Having taken on an expanded role in creating economic development related to wood products, Johnson said Cook has been using his expertise and knowledge regarding the availability and volume of hardwood in raw materials in West Virginia and has been aiding the


MCRA to recruit clients of several different backgrounds to the plant.


As a result of this recruitment, she explained, Cook has been working with a potential client who has expressed more than just a passing interest in the facility.


Johnson said the potential client, whose identity is not being publicly announced at this stage of the negotiations, has already made two visits to the site.


Cook attended last week’s meeting and told the board that the client has a specific business plan for the plant.
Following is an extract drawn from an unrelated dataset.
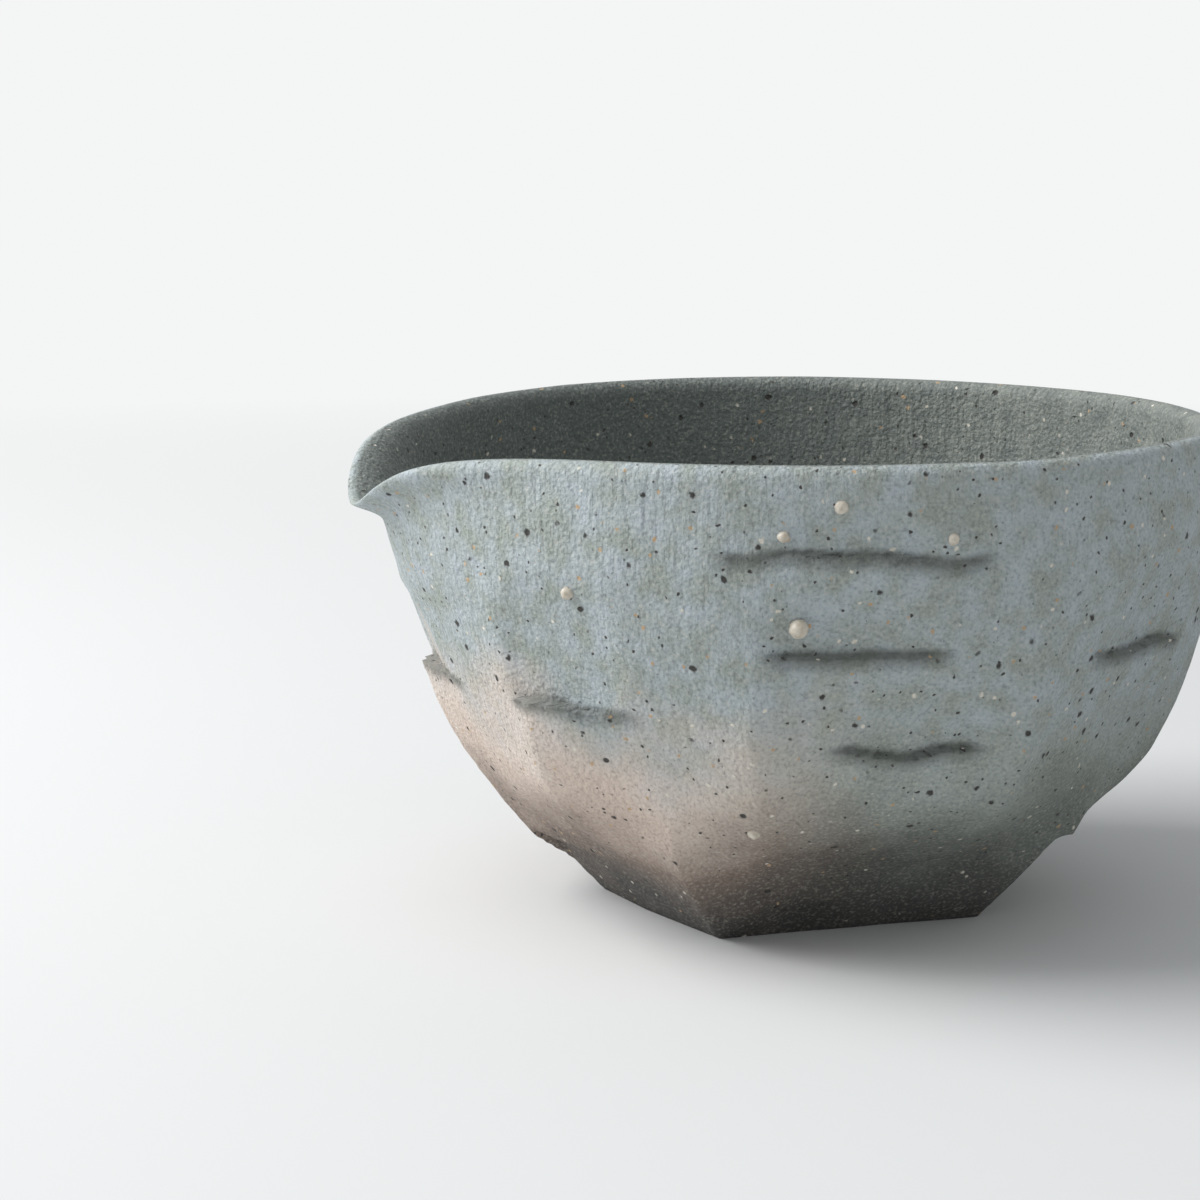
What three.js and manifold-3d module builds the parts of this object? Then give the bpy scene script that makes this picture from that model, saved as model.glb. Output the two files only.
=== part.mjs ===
// A lipped sake bowl (katakuchi): a thrown stoneware bowl whose outside was carved with a knife
// and whose rim was pulled out into one pouring spout. Millimetres, +Z up, the origin at the
// middle of the flat base, the spout towards -X.
import * as THREE from "three";
import { mergeVertices } from "three/addons/utils/BufferGeometryUtils.js";
import Module from "manifold-3d";

const wasm = await Module();
wasm.setup();

// Driving dimensions of the bowl
const rimRadius = 62;
const bowlHeight = 74;
const baseRadius = 31; // to the corners of the carved base
const floorThickness = 7;
const wallAtRim = 4;
const lipBevelHeight = 2.2;
const lipBevelDepth = 0.9;
const lipCrownRise = 0.4;

// The outside flares as a cubic, the inside is a fuller round
const outerFlarePower = 3;
const innerFlarePower = 3;
const innerFullness = 0.6;

// The spout, measured where the rim was pulled
const spoutBearing = 180;
const spoutReach = 8;
const spoutDrop = 11;
const spoutHalfWidth = 42; // degrees, where the pull begins
const notchHalfWidth = 12; // degrees, where the dip is at half its depth
const spoutDropDepth = 35; // below this distance from the rim the wall is undisturbed
const spoutShoulderShare = 0.35; // share of the reach that the wall below the lip takes
const spoutShoulderDepth = 30;
const spoutLipDepth = 4;
const spoutChannelDepth = 9;

// Bearings in degrees of the edges between the knife's facets, in two tiers
const lowerEdges = [10, 65, 120, 170, 230, 315];
const upperEdges = [15, 55, 95, 135, 170, 210, 245, 285, 330];
const tierBlendStart = 8;
const tierBlendEnd = 26;
const facetFadeStart = 26;
const facetFadeEnd = 62;

// Knife strokes that stop short and leave a ledge below them; ledges are measured down from the rim
const strokeDepth = 1.5;
const knifeThickness = 12;
const strokes = [
  { bearing: 258, below: 12.5, height: 8, width: 40 },
  { bearing: 259, below: 26, height: 11, width: 28 },
  { bearing: 267, below: 40.5, height: 11, width: 24 },
  { bearing: 307, below: 29, height: 16, width: 28 },
  { bearing: 217, below: 36, height: 20, width: 24 },
  { bearing: 176, below: 37, height: 13, width: 26 },
  { bearing: 35, below: 32, height: 16, width: 28 },
  { bearing: 76, below: 44, height: 18, width: 28 },
  { bearing: 116, below: 29, height: 14, width: 26 },
];

// Cuts that rise from the base and stop under the proud clay
const footCuts = [
  { bearing: 338, top: 14, depth: 2.4, width: 44 },
  { bearing: 194, top: 10, depth: 1.4, width: 34 },
  { bearing: 85, top: 15, depth: 1.8, width: 40 },
];

// Feldspar stones that fired proud of the wall: bearing, distance below the rim, and radius
const stoneClearance = 0.3;
const stoneSink = 0.35; // share of its radius that a stone's centre lies inside the wall
const stones = [
  { bearing: 251, below: 22, radius: 1.3 },
  { bearing: 256, below: 5.5, radius: 1.0 },
  { bearing: 270, below: 10, radius: 0.9 },
  { bearing: 220, below: 19, radius: 0.9 },
  { bearing: 249, below: 9.5, radius: 0.8 },
  { bearing: 244, below: 53, radius: 0.9 },
  { bearing: 40, below: 14, radius: 1.1 },
  { bearing: 100, below: 36, radius: 1.2 },
  { bearing: 340, below: 26, radius: 1.0 },
];

// Resolution
const turnSegments = 72;
const outerRows = 13;
const innerRows = 11;
const innerRowCrowding = 1.5; // more rows near the floor, where the inside bends most
const stoneDetail = 1;

const radians = THREE.MathUtils.degToRad;
const smooth = THREE.MathUtils.smoothstep;
const lerp = THREE.MathUtils.lerp;

function outerRadius(z) {
  const up = z / bowlHeight;
  return baseRadius + (rimRadius - baseRadius) * (1 - (1 - up) ** outerFlarePower);
}

function innerRadius(z) {
  const up = Math.max(0, (z - floorThickness) / (bowlHeight - floorThickness));
  return (rimRadius - wallAtRim) * (1 - (1 - up) ** innerFlarePower) ** innerFullness;
}

// A polygon's radius at a bearing, as a share of the radius to its corners
function polygonShare(bearing, edges) {
  const turned = (bearing + 360) % 360;
  let before = edges[edges.length - 1] - 360;
  for (const edge of [...edges, edges[0] + 360]) {
    if (turned <= edge) {
      const half = (edge - before) / 2;
      return Math.cos(radians(half)) / Math.cos(radians(turned - before - half));
    }
    before = edge;
  }
  return 1;
}

function facetShare(bearing, z) {
  const tier = smooth(z, tierBlendStart, tierBlendEnd);
  const lower = polygonShare(bearing, lowerEdges);
  const upper = polygonShare(bearing, upperEdges);
  return lerp(lerp(lower, upper, tier), 1, smooth(z, facetFadeStart, facetFadeEnd));
}

// How far the pulled rim moves a point out and down
function spoutPull(bearing, z, outside) {
  const off = Math.abs(((bearing - spoutBearing + 540) % 360) - 180);
  const below = Math.max(0, bowlHeight - z);
  const spread = off < spoutHalfWidth ? Math.cos((Math.PI / 2) * (off / spoutHalfWidth)) ** 2 : 0;
  const shoulder = spoutShoulderShare * (1 - smooth(below, 0, spoutShoulderDepth));
  const lip = (1 - spoutShoulderShare) * Math.exp(-((below / spoutLipDepth) ** 2));
  const depth = outside ? shoulder + lip : Math.exp(-below / spoutChannelDepth);
  const notch = 1 / (1 + (off / notchHalfWidth) ** 2);
  const fall = Math.max(0, 1 - below / spoutDropDepth) ** 2;
  return { out: spoutReach * spread * depth, down: spoutDrop * notch * fall };
}

// The section of the bowl from the middle of its base, up the outside, over the lip and down inside
function bowlSection() {
  const outside = [];
  const lipFoot = bowlHeight - lipBevelHeight;
  for (let row = 0; row <= outerRows; row += 1) {
    const z = (lipFoot * row) / outerRows;
    outside.push(new THREE.Vector2(outerRadius(z), z));
  }
  outside.push(new THREE.Vector2(rimRadius - lipBevelDepth, bowlHeight - lipCrownRise));
  const inside = [new THREE.Vector2(rimRadius - wallAtRim / 2, bowlHeight)];
  for (let row = innerRows; row >= 1; row -= 1) {
    const z = floorThickness + (lipFoot - floorThickness) * (row / innerRows) ** innerRowCrowding;
    inside.push(new THREE.Vector2(innerRadius(z), z));
  }
  const start = new THREE.Vector2(0, 0);
  const end = new THREE.Vector2(0, floorThickness);
  return { points: [start, ...outside, ...inside, end], outsideCount: outside.length + 1 };
}

function solidFrom(geometry) {
  const bare = geometry.clone();
  bare.deleteAttribute("normal");
  bare.deleteAttribute("uv");
  const merged = mergeVertices(bare, 1e-3);
  const corners = [];
  for (let i = 0; i < merged.index.count; i += 3) {
    const [a, b, c] = [merged.index.getX(i), merged.index.getX(i + 1), merged.index.getX(i + 2)];
    if (a !== b && b !== c && c !== a) {
      corners.push(a, b, c);
    }
  }
  const mesh = new wasm.Mesh({
    numProp: 3,
    vertProperties: new Float32Array(merged.attributes.position.array),
    triVerts: new Uint32Array(corners),
  });
  return new wasm.Manifold(mesh);
}

function geometryFrom(solid) {
  const mesh = solid.getMesh();
  const geometry = new THREE.BufferGeometry();
  geometry.setAttribute("position", new THREE.BufferAttribute(mesh.vertProperties, 3));
  geometry.setIndex(new THREE.BufferAttribute(mesh.triVerts, 1));
  geometry.computeVertexNormals();
  return geometry;
}

function thrownBowl() {
  const section = bowlSection();
  const geometry = new THREE.LatheGeometry(section.points, turnSegments);
  geometry.rotateX(Math.PI / 2);
  const position = geometry.attributes.position;
  for (let i = 0; i < position.count; i += 1) {
    const outside = i % section.points.length < section.outsideCount;
    const [x, y, z] = [position.getX(i), position.getY(i), position.getZ(i)];
    const radius = Math.hypot(x, y);
    const bearing = THREE.MathUtils.radToDeg(Math.atan2(y, x));
    const carved = outside ? radius * facetShare(bearing, z) : radius;
    const pull = spoutPull(bearing, z, outside);
    const grown = radius > 0 ? (carved + pull.out) / radius : 1;
    position.setXYZ(i, x * grown, y * grown, z - (radius > 0 ? pull.down : 0));
  }
  return solidFrom(geometry);
}

function wallRadius(bearing, z) {
  return outerRadius(z) * facetShare(bearing, z);
}

// A knife laid from one height on the wall to a higher one, biting to its own depth at each end
function knife(bearing, width, low, high) {
  const foot = wallRadius(bearing, low.z) - low.depth;
  const head = wallRadius(bearing, high.z) - high.depth;
  const length = high.z - low.z;
  const blade = new THREE.BoxGeometry(knifeThickness, width, length);
  blade.translate(knifeThickness / 2, 0, length / 2);
  blade.rotateY(Math.atan((head - foot) / length));
  blade.translate(foot, 0, low.z);
  blade.rotateZ(radians(bearing));
  return solidFrom(blade);
}

// It enters at the top of a stroke, bites deeper on its way down and stops at the ledge
function ledgeKnife(stroke) {
  const ledge = bowlHeight - stroke.below;
  const entry = ledge + stroke.height;
  return knife(stroke.bearing, stroke.width, { z: ledge, depth: strokeDepth }, { z: entry, depth: 0 });
}

function footKnife(cut) {
  return knife(cut.bearing, cut.width, { z: 0, depth: 0 }, { z: cut.top, depth: cut.depth });
}

function stoneGeometry(stone, extra) {
  const height = bowlHeight - stone.below;
  const geometry = new THREE.IcosahedronGeometry(stone.radius + extra, stoneDetail);
  geometry.translate(wallRadius(stone.bearing, height) - stone.radius * stoneSink, 0, height);
  geometry.rotateZ(radians(stone.bearing));
  return geometry;
}

let bowl = thrownBowl();
for (const blade of [...strokes.map(ledgeKnife), ...footCuts.map(footKnife)]) {
  bowl = bowl.subtract(blade);
}
for (const stone of stones) {
  bowl = bowl.subtract(solidFrom(stoneGeometry(stone, stoneClearance)));
}

const clay = new THREE.MeshStandardMaterial({ color: 0x8f9698, roughness: 0.8, metalness: 0 });
const feldspar = new THREE.MeshStandardMaterial({ color: 0xe6ddc8, roughness: 0.45, metalness: 0 });

const group = new THREE.Group();
const bowlMesh = new THREE.Mesh(geometryFrom(bowl), clay);
bowlMesh.name = "carved_clay_body";
group.add(bowlMesh);
stones.forEach((stone, index) => {
  const mesh = new THREE.Mesh(geometryFrom(solidFrom(stoneGeometry(stone, 0))), feldspar);
  mesh.name = `feldspar_stone_${index + 1}`;
  group.add(mesh);
});

export default group;
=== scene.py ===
import bpy
import bmesh
from math import atan2, cos, degrees, exp, hypot, pi, radians, sin
from mathutils import Matrix, Vector, noise


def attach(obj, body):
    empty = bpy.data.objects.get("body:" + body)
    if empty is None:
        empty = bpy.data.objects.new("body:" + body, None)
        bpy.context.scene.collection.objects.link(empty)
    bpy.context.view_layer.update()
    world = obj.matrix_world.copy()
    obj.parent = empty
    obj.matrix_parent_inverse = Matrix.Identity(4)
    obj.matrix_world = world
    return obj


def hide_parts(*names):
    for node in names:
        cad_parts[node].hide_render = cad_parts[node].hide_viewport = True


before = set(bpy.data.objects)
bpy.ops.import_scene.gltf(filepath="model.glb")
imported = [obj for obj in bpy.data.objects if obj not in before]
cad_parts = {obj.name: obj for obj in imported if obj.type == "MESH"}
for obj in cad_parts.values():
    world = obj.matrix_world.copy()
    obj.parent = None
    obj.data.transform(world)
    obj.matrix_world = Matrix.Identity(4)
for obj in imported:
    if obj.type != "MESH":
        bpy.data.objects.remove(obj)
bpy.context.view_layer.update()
mm = 0.001
joinDistance = 1e-3  # points nearer than this, in millimetres, are one

# the thrown bowl, in millimetres and degrees, with the same sizes as the solid it stands for
bowl = {
    "rimRadius": 62.0,
    "height": 74.0,
    "baseRadius": 31.0,
    "floorThickness": 7.0,
    "wallAtRim": 4.0,
    "lipHeight": 2.2,
    "lipSteps": 8,
    "lipFullness": 0.8,
    "flarePower": 3,       # both sides of the wall flare as a cubic
    "innerFullness": 0.6,  # and the inside is a fuller round
    "baseRings": [0, 10, 20, 27],
    "turnSteps": 400,
    "outerRows": 140,
    "innerRows": 70,
    "innerCrowding": 1.5,  # more rows near the floor, where the inside bends most
    "lowerEdges": [10, 65, 120, 170, 230, 315],
    "upperEdges": [15, 55, 95, 135, 170, 210, 245, 285, 330],
    "tierBlend": (8, 26),
    "facetFade": (26, 62),
}

# the unevenness of hand work: how far in millimetres or degrees, and how many waves to a millimetre
handWork = {
    "facetWander": 2.0, "facetWanderWaves": 0.06,
    "ripple": 0.3, "rippleWaves": 0.11,
    "drag": 0.09, "dragWaves": (0.9, 0.9, 0.16),
    "tearWaves": 1.3,
    "throwingRing": 0.07, "throwingPitch": 3.2,
    "innerRipple": 0.12, "innerRippleWaves": 0.15,
    "rimDip": 0.35, "rimDipWaves": 0.03, "rimDipDepth": 12,
    "steadyBase": 3,                      # the relief dies away this near the base
    "steadyRim": 4, "rimSteadiness": 0.7,  # and by this share, this near the rim
}

spout = {
    "bearing": 180,
    "reach": 8.0,
    "drop": 11.0,
    "halfWidth": 42,     # degrees, where the pull begins
    "notchWidth": 12,    # degrees, where the dip is at half its depth
    "dropDepth": 35,     # below this distance from the rim the wall isn't pulled down
    "shoulderShare": 0.35,
    "shoulderDepth": 30,
    "lipDepth": 4,
    "channelDepth": 9,
}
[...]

“They are basically proposing to come in and build a stave mill, which is a specialized saw mill that produces the components used to build whiskey and wine barrels,” he said. “They would also run the existing dry kilns by going out and procuring lumber from existing suppliers located within a couple of hundred miles of this location, which would be packaged and sold to hardwood producers around the world.”


Cook said the potential client is a well-established and large company that currently has six sawmills and drying facilities, and consequently appears to be a “substantial player” in the industry.


“Unfortunately this plant has been closed for about 18 months, and they go downhill pretty quick…things like dry kilns can deteriorate really fast,” Cook said. “That’s why I would encourage the board to actively pursue this because, in all reality, if this place sits idle another year, it’s going to be really difficult to attract anyone to it because of the cost to get it back up and running.”


Johnson said the potential client has not yet presented a specific proposal to the MCRA but has indicated the company’s capital entry costs of getting started are projected to be “rather significant.”